日常の風景と政策のタネ
先日、資源回収の時間にゴミステーションを通りかかると、段ボールが小さな山のように積み上がっていました。わが家でも宅配便で届いた箱が日々溜まっていき、気づけば週末には何枚も束ねるのが習慣になっています。これほど段ボールを目にする暮らしだっただろうかと、改めて考えさせられました。
最近のブラックフライデーでは、佐川急便が一部地域で集荷制限を行うほど飽和状態になったというニュースを耳にしました。短期間に注文が集中するセール時には、配送センターが一気に荷物で埋まり、通常の数倍の処理が求められるそうです。便利さの裏側で、配送の現場がどれほどの負担を抱えているか、想像以上のものがあります。
段ボールの山と配送飽和―― 一見別々に見える二つの現象ですが、その背景には私たちの生活スタイルの大きな変化があります。ネット通販を利用する機会が増え、必要なものを必要な時に少しずつ買う「小口配送」が当たり前になりました。買い物が便利になった一方で、物流の負荷は確実に増えており、その影響が地域の資源回収の現場にも表れています。
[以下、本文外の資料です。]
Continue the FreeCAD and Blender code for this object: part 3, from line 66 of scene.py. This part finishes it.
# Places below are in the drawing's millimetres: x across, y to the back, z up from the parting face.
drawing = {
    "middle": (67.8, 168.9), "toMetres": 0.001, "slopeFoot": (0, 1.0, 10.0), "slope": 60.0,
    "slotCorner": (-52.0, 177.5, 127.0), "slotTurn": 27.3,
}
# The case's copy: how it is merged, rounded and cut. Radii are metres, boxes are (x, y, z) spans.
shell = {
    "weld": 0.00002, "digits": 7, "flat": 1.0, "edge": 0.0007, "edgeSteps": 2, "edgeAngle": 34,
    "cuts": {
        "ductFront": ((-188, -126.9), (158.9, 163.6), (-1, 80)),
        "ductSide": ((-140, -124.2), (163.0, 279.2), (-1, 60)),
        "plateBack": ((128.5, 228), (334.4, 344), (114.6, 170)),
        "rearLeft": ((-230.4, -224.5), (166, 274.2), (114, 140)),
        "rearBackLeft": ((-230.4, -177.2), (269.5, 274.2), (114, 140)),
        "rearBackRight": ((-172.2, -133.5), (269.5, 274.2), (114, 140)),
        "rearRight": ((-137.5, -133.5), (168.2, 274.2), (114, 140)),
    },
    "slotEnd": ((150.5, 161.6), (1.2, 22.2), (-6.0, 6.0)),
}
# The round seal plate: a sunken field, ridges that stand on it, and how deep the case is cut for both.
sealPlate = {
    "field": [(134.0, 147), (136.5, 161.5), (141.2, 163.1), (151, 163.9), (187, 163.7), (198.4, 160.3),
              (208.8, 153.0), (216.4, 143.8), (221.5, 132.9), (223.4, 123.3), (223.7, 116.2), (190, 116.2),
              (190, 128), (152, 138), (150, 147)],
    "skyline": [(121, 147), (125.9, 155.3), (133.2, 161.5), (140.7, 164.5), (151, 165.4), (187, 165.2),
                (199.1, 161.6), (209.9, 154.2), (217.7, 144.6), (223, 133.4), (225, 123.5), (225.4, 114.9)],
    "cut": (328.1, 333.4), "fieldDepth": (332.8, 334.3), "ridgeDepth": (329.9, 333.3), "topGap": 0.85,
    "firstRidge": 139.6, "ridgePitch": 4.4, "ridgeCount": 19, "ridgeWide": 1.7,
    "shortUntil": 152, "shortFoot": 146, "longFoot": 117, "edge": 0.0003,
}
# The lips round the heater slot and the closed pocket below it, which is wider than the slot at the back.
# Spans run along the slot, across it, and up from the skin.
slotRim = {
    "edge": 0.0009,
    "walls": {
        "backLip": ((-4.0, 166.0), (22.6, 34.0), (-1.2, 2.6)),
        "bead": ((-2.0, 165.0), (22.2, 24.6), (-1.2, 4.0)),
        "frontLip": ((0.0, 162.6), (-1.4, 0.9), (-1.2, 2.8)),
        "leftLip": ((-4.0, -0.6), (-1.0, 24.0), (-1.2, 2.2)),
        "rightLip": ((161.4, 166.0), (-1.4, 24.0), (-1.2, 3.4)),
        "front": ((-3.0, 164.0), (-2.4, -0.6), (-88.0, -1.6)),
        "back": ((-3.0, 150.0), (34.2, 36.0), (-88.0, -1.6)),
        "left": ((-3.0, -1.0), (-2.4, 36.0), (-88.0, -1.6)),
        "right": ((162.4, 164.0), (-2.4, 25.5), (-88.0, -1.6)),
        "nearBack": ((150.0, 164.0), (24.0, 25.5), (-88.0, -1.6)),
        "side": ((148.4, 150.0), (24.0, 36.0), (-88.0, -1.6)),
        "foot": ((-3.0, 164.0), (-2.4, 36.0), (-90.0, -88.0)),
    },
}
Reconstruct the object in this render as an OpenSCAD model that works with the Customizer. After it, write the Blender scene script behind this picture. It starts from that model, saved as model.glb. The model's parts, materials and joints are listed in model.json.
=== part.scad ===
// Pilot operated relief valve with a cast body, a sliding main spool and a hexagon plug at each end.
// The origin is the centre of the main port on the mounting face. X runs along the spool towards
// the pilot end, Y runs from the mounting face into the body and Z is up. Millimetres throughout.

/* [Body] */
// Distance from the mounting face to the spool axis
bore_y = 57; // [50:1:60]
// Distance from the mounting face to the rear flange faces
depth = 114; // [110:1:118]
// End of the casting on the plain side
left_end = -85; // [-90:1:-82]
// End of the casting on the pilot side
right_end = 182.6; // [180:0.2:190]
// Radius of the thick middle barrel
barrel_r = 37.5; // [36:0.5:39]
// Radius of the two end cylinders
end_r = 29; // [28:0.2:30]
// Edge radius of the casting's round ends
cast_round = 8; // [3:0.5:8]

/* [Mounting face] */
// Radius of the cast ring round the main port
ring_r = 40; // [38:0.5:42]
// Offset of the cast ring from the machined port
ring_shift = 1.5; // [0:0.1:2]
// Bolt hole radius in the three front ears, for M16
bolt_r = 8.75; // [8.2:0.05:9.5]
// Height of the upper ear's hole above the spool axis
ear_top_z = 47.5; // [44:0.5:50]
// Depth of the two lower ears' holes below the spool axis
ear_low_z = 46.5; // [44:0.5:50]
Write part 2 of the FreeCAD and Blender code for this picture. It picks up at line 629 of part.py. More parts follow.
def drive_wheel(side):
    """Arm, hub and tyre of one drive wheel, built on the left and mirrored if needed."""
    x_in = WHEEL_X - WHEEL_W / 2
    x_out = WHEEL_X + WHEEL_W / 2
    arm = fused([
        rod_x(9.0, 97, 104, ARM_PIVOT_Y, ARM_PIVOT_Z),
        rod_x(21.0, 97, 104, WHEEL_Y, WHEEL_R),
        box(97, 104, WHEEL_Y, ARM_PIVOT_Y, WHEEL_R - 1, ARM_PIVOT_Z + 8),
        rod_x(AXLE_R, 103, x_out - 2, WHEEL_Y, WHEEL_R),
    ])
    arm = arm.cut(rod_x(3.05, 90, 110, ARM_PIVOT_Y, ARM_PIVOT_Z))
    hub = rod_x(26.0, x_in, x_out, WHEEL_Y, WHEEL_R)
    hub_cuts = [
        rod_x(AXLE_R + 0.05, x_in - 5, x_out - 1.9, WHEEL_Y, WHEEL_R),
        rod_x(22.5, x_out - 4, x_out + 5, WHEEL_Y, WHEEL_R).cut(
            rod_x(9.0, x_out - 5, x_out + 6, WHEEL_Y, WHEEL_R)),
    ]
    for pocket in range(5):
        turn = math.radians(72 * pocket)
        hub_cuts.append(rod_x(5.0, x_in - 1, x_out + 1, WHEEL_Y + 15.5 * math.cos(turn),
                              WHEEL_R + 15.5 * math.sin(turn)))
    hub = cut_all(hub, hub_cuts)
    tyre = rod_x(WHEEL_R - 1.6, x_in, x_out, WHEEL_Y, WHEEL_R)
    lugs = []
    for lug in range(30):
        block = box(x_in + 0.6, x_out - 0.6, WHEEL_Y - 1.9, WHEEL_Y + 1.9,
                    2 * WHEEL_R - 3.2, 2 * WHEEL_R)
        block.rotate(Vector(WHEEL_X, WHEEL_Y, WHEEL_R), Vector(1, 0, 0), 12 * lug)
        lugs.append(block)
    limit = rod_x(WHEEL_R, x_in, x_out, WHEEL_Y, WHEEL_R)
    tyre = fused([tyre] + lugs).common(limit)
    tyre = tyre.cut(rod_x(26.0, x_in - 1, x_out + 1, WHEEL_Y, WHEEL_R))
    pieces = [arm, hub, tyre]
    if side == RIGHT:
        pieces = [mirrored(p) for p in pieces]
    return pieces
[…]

段ボールはリサイクルされるとはいえ、量が増えれば回収や運搬にかかる人手や費用も増えます。さらに、宅配量の急増はトラックドライバー不足という社会全体の課題とも密接に結びついています。朝のゴミステーションで見た風景は、私たちの日常の変化が、地域のインフラや働く人々の負担に直結していることを教えてくれます。
便利さを否定する必要は全くありません。むしろ、この便利さを持続可能な形で次の世代につないでいくためには、物流の効率化や資源循環のあり方など、自治体としても考えるべき課題が増えてきていると感じます。
日常のちょっとした光景が、社会全体の動きを映し出す鏡になる時代。これからも、こうした生活の変化を丁寧に拾い上げながら、政策の視点につなげていきたいと思います。